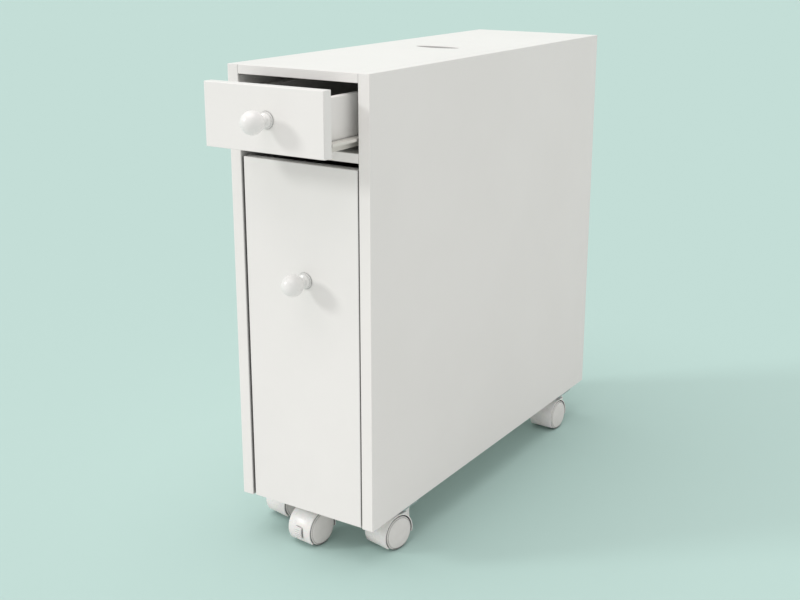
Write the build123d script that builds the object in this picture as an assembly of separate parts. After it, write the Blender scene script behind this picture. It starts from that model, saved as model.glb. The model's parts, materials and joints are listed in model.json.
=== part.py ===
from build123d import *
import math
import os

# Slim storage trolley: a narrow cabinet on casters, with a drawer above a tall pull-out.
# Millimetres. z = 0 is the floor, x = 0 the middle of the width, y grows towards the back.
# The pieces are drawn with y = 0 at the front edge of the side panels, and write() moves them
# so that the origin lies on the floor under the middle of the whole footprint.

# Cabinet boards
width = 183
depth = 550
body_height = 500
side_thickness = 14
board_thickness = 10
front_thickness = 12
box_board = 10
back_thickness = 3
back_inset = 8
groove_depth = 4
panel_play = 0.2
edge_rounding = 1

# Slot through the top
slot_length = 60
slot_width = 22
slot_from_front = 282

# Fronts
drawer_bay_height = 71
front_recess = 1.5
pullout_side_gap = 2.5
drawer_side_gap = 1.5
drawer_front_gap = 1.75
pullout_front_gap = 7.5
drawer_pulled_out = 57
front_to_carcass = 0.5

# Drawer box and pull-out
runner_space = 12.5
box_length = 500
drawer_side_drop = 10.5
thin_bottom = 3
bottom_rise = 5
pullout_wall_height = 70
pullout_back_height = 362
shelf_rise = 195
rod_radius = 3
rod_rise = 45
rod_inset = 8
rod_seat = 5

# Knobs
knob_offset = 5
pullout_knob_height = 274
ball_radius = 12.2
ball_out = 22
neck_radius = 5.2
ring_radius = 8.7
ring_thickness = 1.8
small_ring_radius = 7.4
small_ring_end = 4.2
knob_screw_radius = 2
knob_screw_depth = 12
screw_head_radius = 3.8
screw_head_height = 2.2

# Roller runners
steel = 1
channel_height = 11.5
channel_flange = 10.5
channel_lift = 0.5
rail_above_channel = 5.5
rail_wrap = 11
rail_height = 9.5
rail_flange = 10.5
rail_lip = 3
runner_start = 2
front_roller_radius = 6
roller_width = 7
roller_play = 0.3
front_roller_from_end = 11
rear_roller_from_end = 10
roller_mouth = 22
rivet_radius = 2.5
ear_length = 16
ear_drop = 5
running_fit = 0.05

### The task
Please quote the data above in full, with no line missing.

### Expected answer
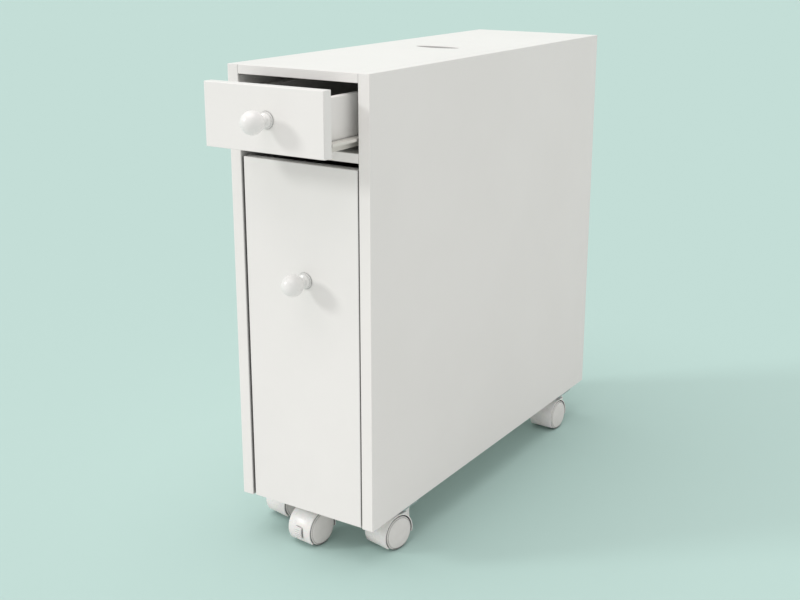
Write the build123d script that builds the object in this picture as an assembly of separate parts. After it, write the Blender scene script behind this picture. It starts from that model, saved as model.glb. The model's parts, materials and joints are listed in model.json.
=== part.py ===
from build123d import *
import math
import os

# Slim storage trolley: a narrow cabinet on casters, with a drawer above a tall pull-out.
# Millimetres. z = 0 is the floor, x = 0 the middle of the width, y grows towards the back.
# The pieces are drawn with y = 0 at the front edge of the side panels, and write() moves them
# so that the origin lies on the floor under the middle of the whole footprint.

# Cabinet boards
width = 183
depth = 550
body_height = 500
side_thickness = 14
board_thickness = 10
front_thickness = 12
box_board = 10
back_thickness = 3
back_inset = 8
groove_depth = 4
panel_play = 0.2
edge_rounding = 1

# Slot through the top
slot_length = 60
slot_width = 22
slot_from_front = 282

# Fronts
drawer_bay_height = 71
front_recess = 1.5
pullout_side_gap = 2.5
drawer_side_gap = 1.5
drawer_front_gap = 1.75
pullout_front_gap = 7.5
drawer_pulled_out = 57
front_to_carcass = 0.5

# Drawer box and pull-out
runner_space = 12.5
box_length = 500
drawer_side_drop = 10.5
thin_bottom = 3
bottom_rise = 5
pullout_wall_height = 70
pullout_back_height = 362
shelf_rise = 195
rod_radius = 3
rod_rise = 45
rod_inset = 8
rod_seat = 5

# Knobs
knob_offset = 5
pullout_knob_height = 274
ball_radius = 12.2
ball_out = 22
neck_radius = 5.2
ring_radius = 8.7
ring_thickness = 1.8
small_ring_radius = 7.4
small_ring_end = 4.2
knob_screw_radius = 2
knob_screw_depth = 12
screw_head_radius = 3.8
screw_head_height = 2.2

# Roller runners
steel = 1
channel_height = 11.5
channel_flange = 10.5
channel_lift = 0.5
rail_above_channel = 5.5
rail_wrap = 11
rail_height = 9.5
rail_flange = 10.5
rail_lip = 3
runner_start = 2
front_roller_radius = 6
roller_width = 7
roller_play = 0.3
front_roller_from_end = 11
rear_roller_from_end = 10
roller_mouth = 22
rivet_radius = 2.5
ear_length = 16
ear_drop = 5
running_fit = 0.05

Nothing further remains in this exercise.